Well, today I learned all about the shock part of culture shock, while sending Amelia Kitty (pictured at right) to her final rest.

After Amelia was put to sleep in April, the vet’s office kept the body while I decided what to do with it. At first, I thought I’d bury her in a friend’s garden, but then I bought the house and decided to inter her somewhere in my new backyard. Yesterday, my friends Mark and Kathy came over and Mark dug a good-sized hole. They left the shovel for me to fill the hole in after I picked up Amelia from the vet’s office this a.m.

Okay, here’s the shock part.

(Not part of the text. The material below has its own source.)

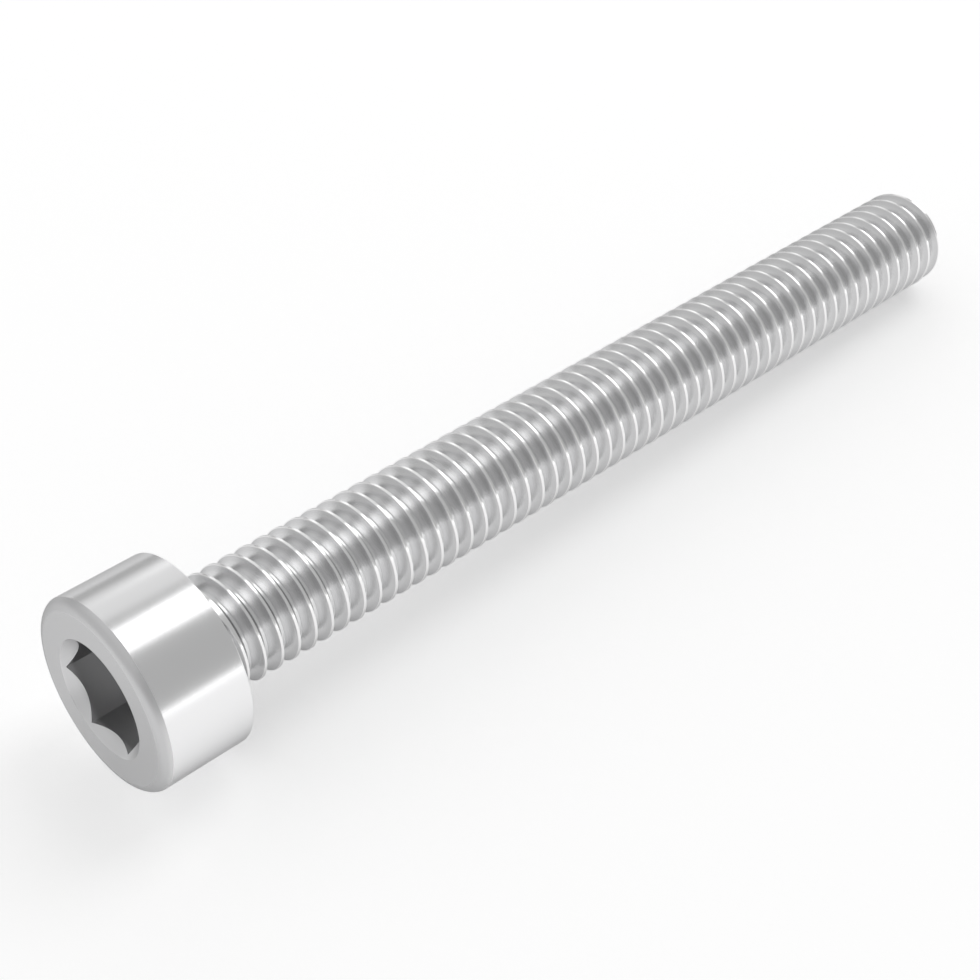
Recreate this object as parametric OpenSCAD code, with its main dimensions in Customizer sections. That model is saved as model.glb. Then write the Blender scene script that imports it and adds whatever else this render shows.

When I last lost a cat, the fearsome Herkimer, in Reno, the body came to us in a lidded box with reinforced sides — a product obviously meant to be a pet coffin and most likely sold to veterinarian offices as such. So I’ve been thinking, hey, I’m a big girl, independent and strong, I can face picking up Amelia in her lidded cardboard coffin and burying her.

Ah, but the vet office in Reno was in the poshest neighborhood in town and was an expensive, cancer-specializing facility. The veterinarian I use here, while professional and caring, is a small office in a small town. That difference didn’t occur to me until I was handed an ordinary cardboard box, the kind of thing you’d bring home from work to pack some paperback books in, perhaps, heavy with frozen, unwrapped Amelia Kitty. I could see her dull orange fur between the lose top flaps and smell frozen, yet slightly off, meat.

I had to stop on the drive home so I could cry. When I got home, I cried a bit more.

Then I took out a favorite t-shirt, getting a bit old and thin but still worth wearing for the silk-screened design. I wrapped Amelia in it and put her in the hole and filled it in. Kathy and I had chosen a heavy, flat white stone, big as a paver, from the front garden to place as a marker and dog-digging discouragement — I put that on top and heaped some more dirt around it.

And so that was my morning. Amelia was a little orange terror with moments of sweetness — the most memorable of which were her snuggling under the covers to sleep with me. I miss her all over again, which she deserves.

But when, inevitably, another of my little furry or feathery friends has to be put to sleep, I’m going to provide my own box.